Many VoIP providers do not offer encryption services due to the difficulty inherent in encrypting voice traffic. Network security expert Mike Chapple explains what you can do to secure voice over IP networks.

What security defenses should we expect from VoIP service providers? Although some experts say that the providers offer encryption, I've heard that that is not always the case.

The advice that you've heard is correct. Many VoIP providers do not offer encryption services due to the difficulty inherent in encrypting voice traffic without producing a noticeable degradation in speech quality. When deploying an enterprise VoIP product, carefully consider the security measures used by the tool.

First, unless your provider offers encryption, you should definitely consider placing the call manager at your site.
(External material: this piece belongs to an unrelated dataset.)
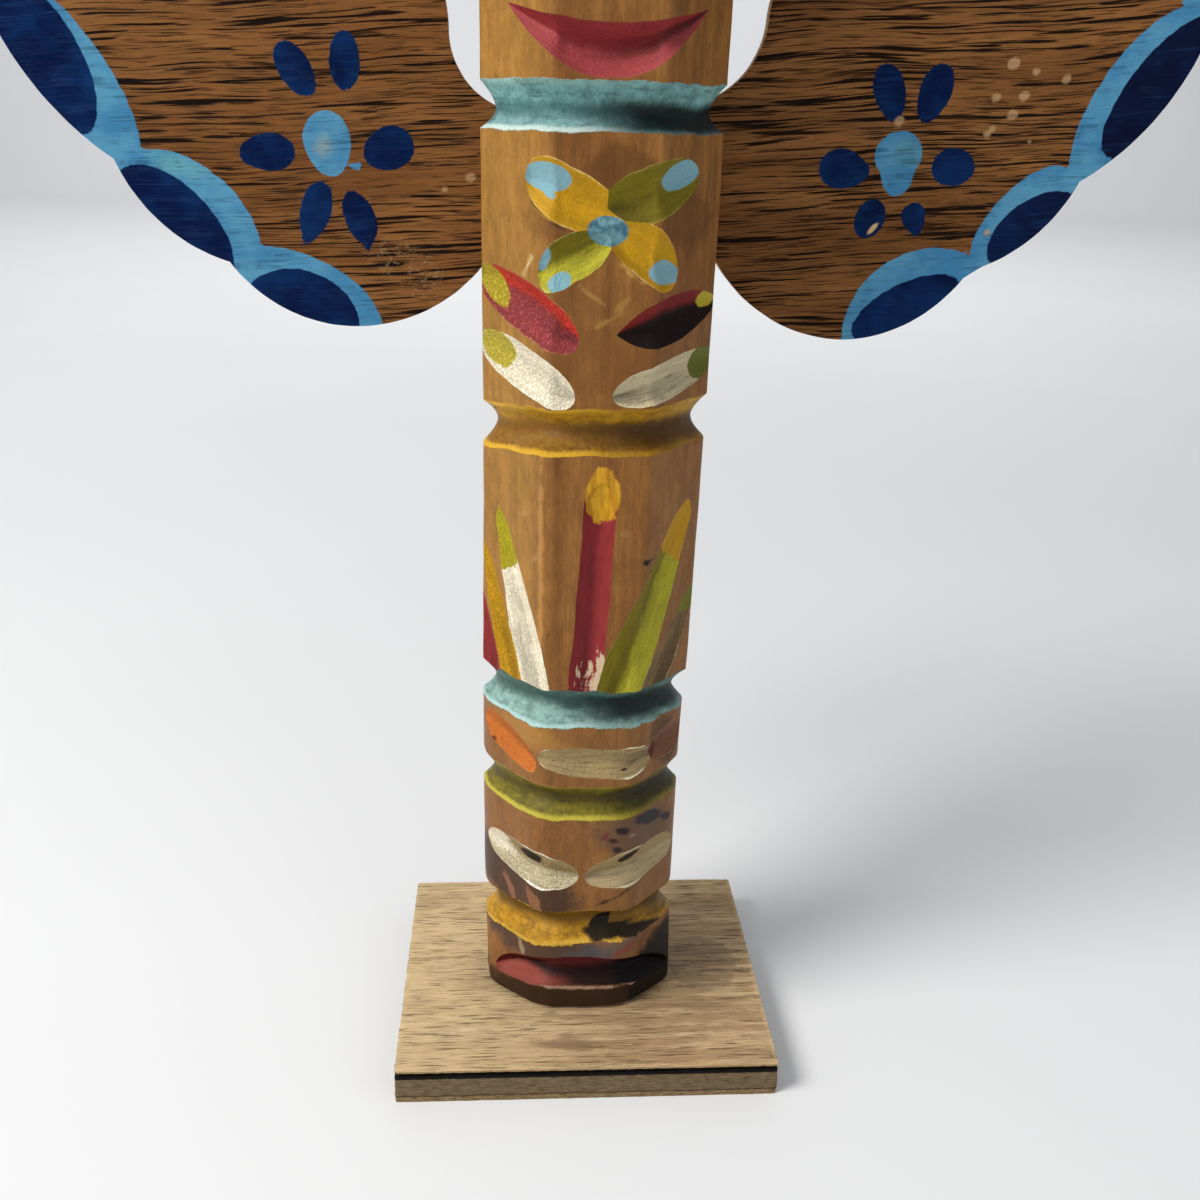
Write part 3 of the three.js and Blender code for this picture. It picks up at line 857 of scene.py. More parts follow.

Doing so allows for all of the benefits of a VoIP network within the walls of the organization, but preserves the traditional security of the wired PSTN for calls leaving the enterprise.

In addition, you should provide security for internal calls as well; tools like Wireshark make it easy for savvy users to identify VoIP traffic and eavesdrop on VoIP calls. The simplest thing you can do is separate voice and data traffic on your network. Create segmented VLANs for all voice devices and use both policy and technical measures to prohibit the use of data devices on those VLANs. When configuring these protections, don't forget that most VoIP phones come with a data jack designed to allow users to share a single wall jack (and VLAN assignment!) between their phones and PCs. You'll want to disable those jacks!